One LVS director, two real servers – all on same subnet as clients.


Installation and initial configuration

Loadbalancer:

  • Install Debian Stable (Sarge)
  • Get ip_vs loading in the kernel by adding it to /etc/modules and rebooting
  • Check module loaded with lsmod
  • Following UltraMonkey installation, run /usr/bin/enc2xs -C <- required for the LDAP negotiate check


For the test configuration, hearbeat was not used, ldirectord was


The load balancer is given a primary IP on eth0 of 10.0.0.32 and a service VIP of 10.0.4.1 on eth0:1. The real servers have primary IPs of 10.0.3.1 (real server 1) and 10.0.3.2 (real server 2). Both have the 10.0.4.1 VIP bound in as a secondary on the same interface as the primary IP of the server, and set not to advertise this address through ARP.

In the test setup the real servers are NetWare running eDirectgory. Non-ARP secondaries are installed by:

  • Start INETCFG from the Console
  • Select BINDINGS
  • Select the card with the primary address bound to it
  • Select Secondary IP Address Support
  • Enable it an add the VIP as a secondary IP Address, with ARPABLE set to No.


I've done this on NetWare 6.5 SP2, but haven't tried it on earlier versions.


Ldirectord configuration

Following stanzas in ldirectord are a full config for two LDAP Virtual Servers (one LDAP, on LDAPS) with two Real Servers.

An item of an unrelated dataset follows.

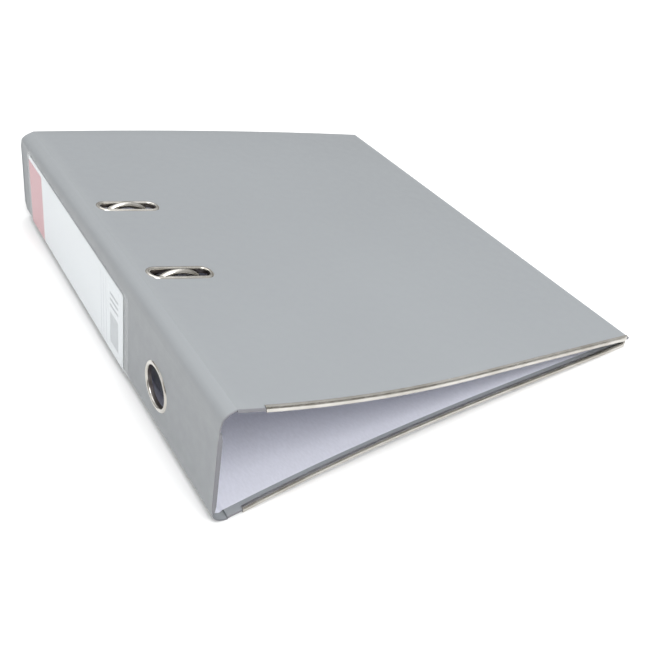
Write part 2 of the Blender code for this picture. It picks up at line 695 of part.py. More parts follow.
def make_lever(parent):
    """A pressed steel channel: pivot and roller at one end, a thumb tab at the other."""
    y_roll, z_roll = ROLLER_AXIS
    below = ((-35.0, 19.6), (-26.0, 19.0), (-18.0, 20.0), (y_roll - 7.0, 19.0),
             (y_roll - 3.2, z_roll - 1.0), (y_roll - 1.6, z_roll - 2.9),
             (y_roll + 1.6, z_roll - 2.9), (24.2, 21.6))
    lever = prism("lever", LEVER_TOP + below, LEVER_X, "nickel", parent)
    inside_top = [(y, z - PLATE) for y, z in LEVER_TOP[1:-1]]
    room_outline = [(32.0, inside_top[0][1])] + inside_top + [(-27.0, 5.0), (32.0, 5.0)]
    room = prism("lever_room", room_outline, (LEVER_X[0] + PLATE, LEVER_X[1] - PLATE))
    combine(lever, room, "DIFFERENCE")
    combine(lever, across("lever_bore", LEVER_PIVOT, 10.0, LEVER_PIN + GAP), "DIFFERENCE")
    combine(lever, across("roller_bore", ROLLER_AXIS, 10.0, ROLLER_PIN + GAP), "DIFFERENCE")


def make_roller(lever_parent, roller_parent):
    inside = (LEVER_X[0] + PLATE + 0.4, LEVER_X[1] - PLATE - 0.4)
    bore = ROLLER_PIN + GAP
    profile = ((bore, inside[0]), (ROLLER_RADIUS - 0.4, inside[0]), (ROLLER_RADIUS, inside[0] + 0.4),
               (ROLLER_RADIUS, inside[1] - 0.4), (ROLLER_RADIUS - 0.4, inside[1]), (bore, inside[1]))
    turned("lever_roller", profile, (0.0, *ROLLER_AXIS), (1, 0, 0), "black_plastic", roller_parent,
           sides=28)
    ends = (LEVER_X[0] - 0.2, LEVER_X[1] + 0.2)
    rod("roller_pin", (ends[0], *ROLLER_AXIS), (ends[1], *ROLLER_AXIS), ROLLER_PIN, "steel",
        lever_parent, sides=16)


# ---- Mechanism: paper compressor ------------------------------------------------------------
BAR_X = (43.6, 59.2)
BAR_HALF = 59.0
BAR_Z = DECK_Z + 1.6 + GAP


def make_compressor(parent):
    """A flat bar that slides on both posts, with a spring clip at each."""
    thickness = 1.2
    mesh = bmesh.new()
    add_block(mesh, BAR_X, (-BAR_HALF, BAR_HALF), (BAR_Z, BAR_Z + thickness))
    upright = [edge for edge in mesh.edges
               if abs(edge.verts[0].co.z - edge.verts[1].co.z) > 0.5 * thickness * MM]
    bmesh.ops.bevel(mesh, geom=upright, offset=6.0 * MM, offset_type="OFFSET", segments=4,
                    profile=0.5, affect="EDGES", material=-1, clamp_overlap=True)
    bar = finish_piece("compressor_bar", mesh, "black_plastic", parent)
    clip_z = BAR_Z + thickness + GAP
    for side, word in ((-1, "near"), (1, "far")):
        y = side * HOLE_SPACING / 2
        hole = rod(f"bar_hole_{word}", (POST_X, y, 0.0), (POST_X, y, 20.0), 2.6)
        combine(bar, hole, "DIFFERENCE")
        clip = block(f"compressor_clip_{word}", (POST_X - 4.5, POST_X + 7.0), (y - 4.0, y + 4.0),
                     (clip_z, clip_z + 0.8), "steel", parent)
        combine(clip, hole, "DIFFERENCE")
        tab = block(f"clip_tab_{word}", (POST_X + 5.6, POST_X + 7.0), (y - 4.0, y + 4.0),
                    (clip_z + 0.2, clip_z + 5.0))
        combine(clip, tab, "UNION")


# ---- Assembly -------------------------------------------------------------------------------
def build():
    spine_axis = add_axis("spine_hinge_axis", SPINE_HINGE[0], 0.0, SPINE_HINGE[1])
    front_axis = add_axis("front_hinge_axis", FRONT_HINGE[0], 0.0, FRONT_HINGE[1])
    arch_axis = add_axis("arch_axis", LEG_X, 0.0, AXLE_Z)
    lever_axis = add_axis("lever_axis", ARCH_MIDDLE, *LEVER_PIVOT)
    roller_axis = add_axis("roller_axis", CRANK_X, *ROLLER_AXIS)
    bar_axis = add_axis("compressor_axis", POST_X, 0.0, BAR_Z)
    card_axis = add_axis("label_axis", *spine_point(-0.5, 0.0, SPINE_FLAT / 2))

    make_back_cover()
    make_protector("back_edge_protector", CURL_START,
                   lambda x, y: back_height(x, y) + LAMINATE, None)
    make_spine(spine_axis)
    make_lower_fold(spine_axis)
    make_upper_fold(spine_axis)
    make_finger_ring(spine_axis)
    make_label(spine_axis, card_axis)
    make_front_cover(front_axis)
    make_protector("front_edge_protector", 29.0, front_height, front_axis)
    make_slot_rims(front_axis)

    make_base_plate()
    make_rivets()
    make_posts()
    make_arch_wire(arch_axis)
    make_lever_bracket()
    make_lever_pin()
    make_lever(lever_axis)
    make_roller(lever_axis, roller_axis)
    make_compressor(bar_axis)


clear_scene()
MATERIALS = make_materials()
build()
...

Remember that each line except the ones starting "virtual" need to start with a <TAB>

virtual=10.0.4.1:636
	real=10.0.3.1:636 gate
	real=10.0.3.2:636 gate
	service=ldap
	checktype=negotiate
	checkport=389
	negotiatetimeout=10
	request="o=users"
	receive="o=USERS"
	scheduler=rr
	protocol=tcp
	quiescent=yes
	checktimeout=10
	checkinterval=10

virtual=10.0.4.1:389
	real=10.0.3.1:389 gate
	real=10.0.3.2:389 gate
	service=ldap
	checktype=negotiate
	negotiatetimeout=10
	request="o=users"
	receive="o=USERS"
	scheduler=rr
	protocol=tcp
	quiescent=yes
	checktimeout=10
	checkinterval=10

Negotiate is used to monitor the availability of the real LDAP servers. The alternative is simply to monitor that there is a process listening on the service port on the real server. This does not allow for either the service to have become degraded through high load, causing it to be slow to response, or a fault causing it to cease responding to requests, even though there is still a process listening on the port. Not that the LDAPS service still uses LDAP port 389 to monitor the real servers since ldirectord cannot do LDAPS.

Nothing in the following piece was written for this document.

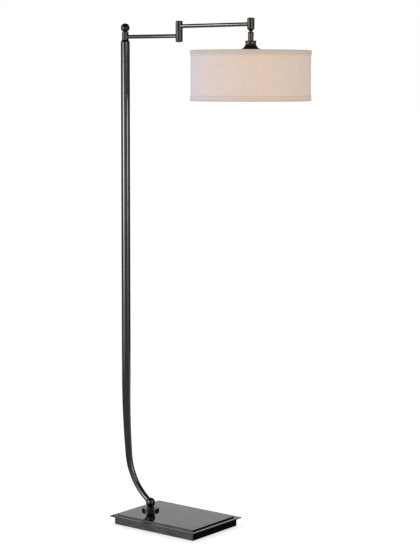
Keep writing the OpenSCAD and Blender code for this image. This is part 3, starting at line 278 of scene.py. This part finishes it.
finish = {slot_of(material): material for material in (
    dark_metal("panel_bronze", (0.085, 0.083, 0.084), worn=(0.2, 0.19, 0.18), roughness=0.09, spread=0.03,
               brush=(1, 0.12, 1), edge=0.7 * MM, grain=0.012, tint=0.85),
    dark_metal("plinth_bronze", (0.07, 0.069, 0.069), worn=(0.135, 0.127, 0.12), roughness=0.22, spread=0.05,
               brush=(0.35, 0.35, 1), edge=0.6 * MM, grain=0.04, streak=0.6),
    dark_metal("post_bronze", (0.082, 0.080, 0.080), worn=(0.15, 0.145, 0.14), roughness=0.11, spread=0.025,
               brush=(1, 1, 0.06), grain=0.008),
    dark_metal("turned_bronze", (0.068, 0.059, 0.051), worn=(0.138, 0.115, 0.096), roughness=0.13, spread=0.03,
               grain=0.008),
    dark_metal("canopy_bronze", (0.074, 0.059, 0.049), worn=(0.135, 0.108, 0.084), roughness=0.27, spread=0.05,
               tint=0.7),
    plain_metal("ballast_iron", (0.09, 0.088, 0.085), roughness=0.62, scale=700, spread=0.1),
    plain_metal("cover_steel", (0.12, 0.12, 0.12), roughness=0.45, scale=400, spread=0.08),
    plain_metal("zinc_steel", (0.56, 0.56, 0.53), roughness=0.32, scale=600),
    plain_solid("bush_nylon", (0.022, 0.021, 0.02), roughness=0.4),
    plain_metal("socket_brass", (0.66, 0.5, 0.24), roughness=0.26, scale=500),
    felt_cloth("felt", (0.016, 0.016, 0.018)),
    plain_solid("bushing_black", (0.02, 0.02, 0.021), roughness=0.5),
    plain_solid("lead_jacket", (0.018, 0.018, 0.019), roughness=0.45),
    plain_solid("liner_board", (0.42, 0.31, 0.19), roughness=0.9, scale=900, grain=0.3, shade=0.7),
    plain_solid("ring_plastic", (0.8, 0.79, 0.75), roughness=0.35),
    plain_solid("frame_wire", (0.72, 0.72, 0.7), roughness=0.4, scale=200, grain=0.04, shade=0.9, coat=0.3),
    linen("linen", *LINEN),
    linen("linen_trim", *LINEN_SHADED),
    frosted_glass("bulb_glass"),
    plain_metal("bulb_cap", (0.7, 0.7, 0.68), roughness=0.25, scale=400),
    plain_solid("knob_black", (0.012, 0.012, 0.012), roughness=0.28, grain=0.03, shade=0.8, coat=0.3),
)}
# The turned bronze made darker for the top ball: painted shade
ball_bronze_shaded = dark_metal("ball_bronze_shaded", (0.052, 0.043, 0.037), worn=(0.1, 0.083, 0.068), roughness=0.13,
                         spread=0.03, grain=0.008, tint=0.7)
liner_white = plain_solid("liner_white", (0.8, 0.78, 0.73), roughness=0.42, scale=60, grain=0.02, shade=0.96)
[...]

In the ldirectord daemon that monitors the availability of a real LDAP server, a simple request is performed for a name context. In the example above this context is o=users. Ldirectord performs an anonymous bind and searches at this context with a search scope of base. As long as anonymous access is allowed, the context itself is returned. Please note that the "receive" parameter must match exactly what is returned, including case (unless you want to get into using regular expressions).

The result of all this is that the availability of the real servers is checked every 10 seconds with a simple anonymous bind a request. If a valid response does not come within 10 seconds the server is marked quiescent and no further new connections are routed to it.

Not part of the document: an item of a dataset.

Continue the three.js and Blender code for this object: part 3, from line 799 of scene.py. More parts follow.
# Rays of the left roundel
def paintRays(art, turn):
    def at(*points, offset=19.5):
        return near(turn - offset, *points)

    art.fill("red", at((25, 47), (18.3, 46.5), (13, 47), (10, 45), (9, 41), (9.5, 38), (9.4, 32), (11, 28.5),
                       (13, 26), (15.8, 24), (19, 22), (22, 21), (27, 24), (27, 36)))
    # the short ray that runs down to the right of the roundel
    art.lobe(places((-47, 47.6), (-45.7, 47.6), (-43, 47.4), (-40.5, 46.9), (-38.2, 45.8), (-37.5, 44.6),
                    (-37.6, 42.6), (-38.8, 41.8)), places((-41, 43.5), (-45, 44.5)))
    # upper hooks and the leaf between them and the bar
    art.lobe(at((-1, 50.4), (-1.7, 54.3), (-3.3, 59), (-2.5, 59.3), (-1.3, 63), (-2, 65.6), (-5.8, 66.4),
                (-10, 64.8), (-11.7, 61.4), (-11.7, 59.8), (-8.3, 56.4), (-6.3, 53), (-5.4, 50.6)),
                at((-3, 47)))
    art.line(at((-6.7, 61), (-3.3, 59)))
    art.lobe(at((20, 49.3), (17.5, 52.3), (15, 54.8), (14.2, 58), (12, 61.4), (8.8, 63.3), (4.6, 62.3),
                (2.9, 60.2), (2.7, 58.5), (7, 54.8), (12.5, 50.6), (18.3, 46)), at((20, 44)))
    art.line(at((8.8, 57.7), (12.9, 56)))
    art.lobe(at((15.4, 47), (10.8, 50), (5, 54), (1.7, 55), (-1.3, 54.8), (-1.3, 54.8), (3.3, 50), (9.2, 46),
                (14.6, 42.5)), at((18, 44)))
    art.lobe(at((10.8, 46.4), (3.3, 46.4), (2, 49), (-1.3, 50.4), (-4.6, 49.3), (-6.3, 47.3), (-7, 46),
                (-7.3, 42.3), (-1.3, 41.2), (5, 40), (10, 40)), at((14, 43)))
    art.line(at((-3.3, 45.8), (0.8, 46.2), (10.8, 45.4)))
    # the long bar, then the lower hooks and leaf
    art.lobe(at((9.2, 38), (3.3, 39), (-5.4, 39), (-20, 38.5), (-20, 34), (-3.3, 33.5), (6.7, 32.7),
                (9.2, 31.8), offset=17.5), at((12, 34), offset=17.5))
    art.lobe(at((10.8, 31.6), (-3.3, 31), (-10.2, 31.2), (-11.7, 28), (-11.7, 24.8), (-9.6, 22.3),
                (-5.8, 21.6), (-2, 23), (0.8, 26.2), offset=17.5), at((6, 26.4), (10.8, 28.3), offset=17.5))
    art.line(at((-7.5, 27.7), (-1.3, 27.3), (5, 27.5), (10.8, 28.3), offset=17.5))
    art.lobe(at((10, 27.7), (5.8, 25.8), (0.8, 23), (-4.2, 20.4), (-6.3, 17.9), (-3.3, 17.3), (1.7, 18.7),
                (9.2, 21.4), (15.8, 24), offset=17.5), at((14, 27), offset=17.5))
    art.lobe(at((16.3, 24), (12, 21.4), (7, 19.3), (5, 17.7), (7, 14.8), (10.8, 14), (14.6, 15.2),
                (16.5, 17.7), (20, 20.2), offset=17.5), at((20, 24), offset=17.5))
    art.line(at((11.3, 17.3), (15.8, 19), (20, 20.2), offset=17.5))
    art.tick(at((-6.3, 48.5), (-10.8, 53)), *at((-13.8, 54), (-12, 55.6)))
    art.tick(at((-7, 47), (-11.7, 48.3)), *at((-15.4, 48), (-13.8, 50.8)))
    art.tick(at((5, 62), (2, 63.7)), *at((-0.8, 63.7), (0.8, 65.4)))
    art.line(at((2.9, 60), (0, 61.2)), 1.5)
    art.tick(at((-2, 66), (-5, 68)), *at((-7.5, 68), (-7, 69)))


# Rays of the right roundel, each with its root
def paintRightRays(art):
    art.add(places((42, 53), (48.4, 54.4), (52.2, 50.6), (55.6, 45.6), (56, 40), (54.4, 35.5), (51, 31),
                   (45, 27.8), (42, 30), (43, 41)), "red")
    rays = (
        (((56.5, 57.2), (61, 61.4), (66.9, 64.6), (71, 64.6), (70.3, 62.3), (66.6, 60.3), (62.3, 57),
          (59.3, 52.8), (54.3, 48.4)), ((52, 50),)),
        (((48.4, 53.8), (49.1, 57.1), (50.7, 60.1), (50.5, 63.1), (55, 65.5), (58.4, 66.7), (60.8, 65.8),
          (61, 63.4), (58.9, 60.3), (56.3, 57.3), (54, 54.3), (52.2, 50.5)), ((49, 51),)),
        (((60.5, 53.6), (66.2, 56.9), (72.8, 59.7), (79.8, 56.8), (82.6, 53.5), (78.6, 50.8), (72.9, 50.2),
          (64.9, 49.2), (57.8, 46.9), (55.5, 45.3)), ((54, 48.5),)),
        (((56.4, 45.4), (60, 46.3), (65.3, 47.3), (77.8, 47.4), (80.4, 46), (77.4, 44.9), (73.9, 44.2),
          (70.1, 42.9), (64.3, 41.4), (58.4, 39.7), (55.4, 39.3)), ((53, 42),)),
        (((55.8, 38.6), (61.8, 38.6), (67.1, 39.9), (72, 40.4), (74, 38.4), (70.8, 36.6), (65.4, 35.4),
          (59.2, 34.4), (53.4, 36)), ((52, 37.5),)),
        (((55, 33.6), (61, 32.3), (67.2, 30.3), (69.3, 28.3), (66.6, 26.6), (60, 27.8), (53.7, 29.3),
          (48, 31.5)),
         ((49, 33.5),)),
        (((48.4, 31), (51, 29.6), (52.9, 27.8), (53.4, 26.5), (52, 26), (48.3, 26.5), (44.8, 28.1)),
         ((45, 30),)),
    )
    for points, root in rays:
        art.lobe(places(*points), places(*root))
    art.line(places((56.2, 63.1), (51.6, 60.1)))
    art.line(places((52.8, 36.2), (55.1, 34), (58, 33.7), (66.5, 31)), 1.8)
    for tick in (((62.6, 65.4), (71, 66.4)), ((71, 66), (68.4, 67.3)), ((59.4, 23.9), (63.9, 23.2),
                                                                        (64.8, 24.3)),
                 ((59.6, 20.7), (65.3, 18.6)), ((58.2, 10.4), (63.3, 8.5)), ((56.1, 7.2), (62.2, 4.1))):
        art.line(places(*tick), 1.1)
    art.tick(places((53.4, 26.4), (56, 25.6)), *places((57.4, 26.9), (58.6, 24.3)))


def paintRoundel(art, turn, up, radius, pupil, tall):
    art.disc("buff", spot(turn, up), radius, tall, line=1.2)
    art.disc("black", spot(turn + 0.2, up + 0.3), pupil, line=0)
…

Quiescent or not? In LVS, a quiescent real server had no new connections directed to it, but existing connections are maintained. This is useful is the request that caused the real server to be slow to respond was a large or complex query since the results would still be passed returned, which would not be the case if the server was non-quiescent and was taken out of the available server list completely, with existing connections terminated. It is less useful if you use persistent connections for connection pooling (for example), where persistent connections are used to avoid the overhead of constantly creating new connections. In this case it would be best to have the real server non-quiescent since a connection pool should remove this connection from the pool (and create a new one in it's place).